I found all the talks and panels fascinating - a particular favourite was Dominic Brunt, talking with event organiser and fellow film director Ashley Thorpe about the horror movies he makes when he is not playing Paddy in Emmerdale. Nicholas Vince, who played the Chattering Cenobite in Hellraiser was a wonderfully energetic and entertaining speaker and Jonathan Rigby and Stephen Volk were a delightful double act as they shared their extensive knowledge about Sherlock Holmes and The Hound of the Baskervilles.
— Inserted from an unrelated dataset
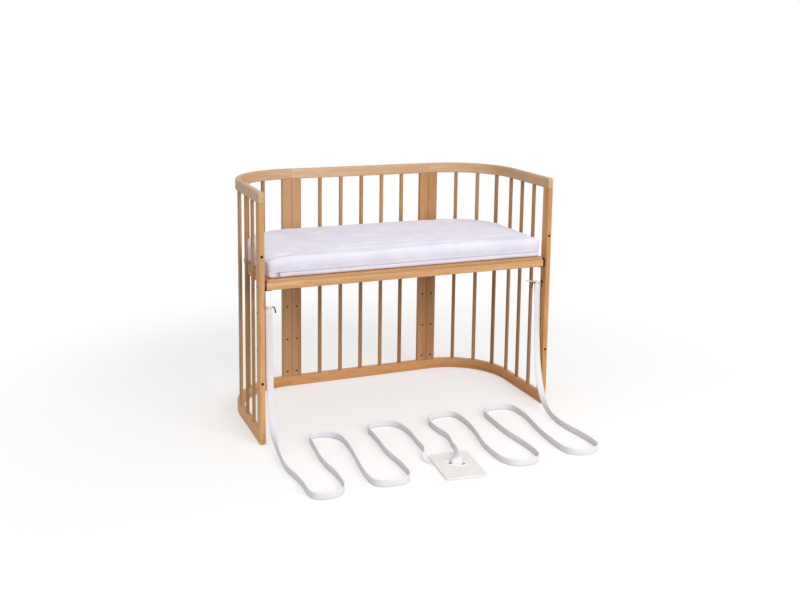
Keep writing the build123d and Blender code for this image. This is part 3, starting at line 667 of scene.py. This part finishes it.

I greatly enjoyed Dr Corinna Wagner (Exeter University)'s talk on The Gothic, seeing how the genre was represented in art - that took me back to aspects of my history degree! Another interesting one was screenwriter Stephen Volk chatting with Lisi Russell (wife of director Ken Russell) and Dr Wagner about the movie Gothic, followed by a screening. Having seen the movie previously, I very much enjoyed watching it again with the benefit of Stephen's insights about his script and the inspiration behind it. Anna Howorth from Usborne Books was chatting with Ashley Thorpe about the re-release of classic kids' non-fiction book All About Ghosts, which so many of us remember from their school library and which the two of them were instrumental in bringing back for a new generation to enjoy. Learning a little about how Usborne works was fascinating! My husband Mark, creator and host of The Folklore Podcast, gave one of his entertaining and informative talks on Demon Hounds just before Stephen and Jonathan's discussion. Although the talks and panels were all very different, they interlinked beautifully, particularly when looking at the domestic drama which underlies Gothic films. That domestic drama is exactly the same everyday interaction which underlies the witchcraft cases that I study and is one of the reasons why I prefer the unknown, less sensational cases.
I'd like to thank Ashley Thorpe (director of Borley Rectory, which has just been released on blu-ray) for inviting me to be part of such an excellent event.
If you're a fan of Gothic horror, this is a wonderful way to spend a weekend. I sincerely hope that there will be a Hell-Tor 2 next year - watch this space for news!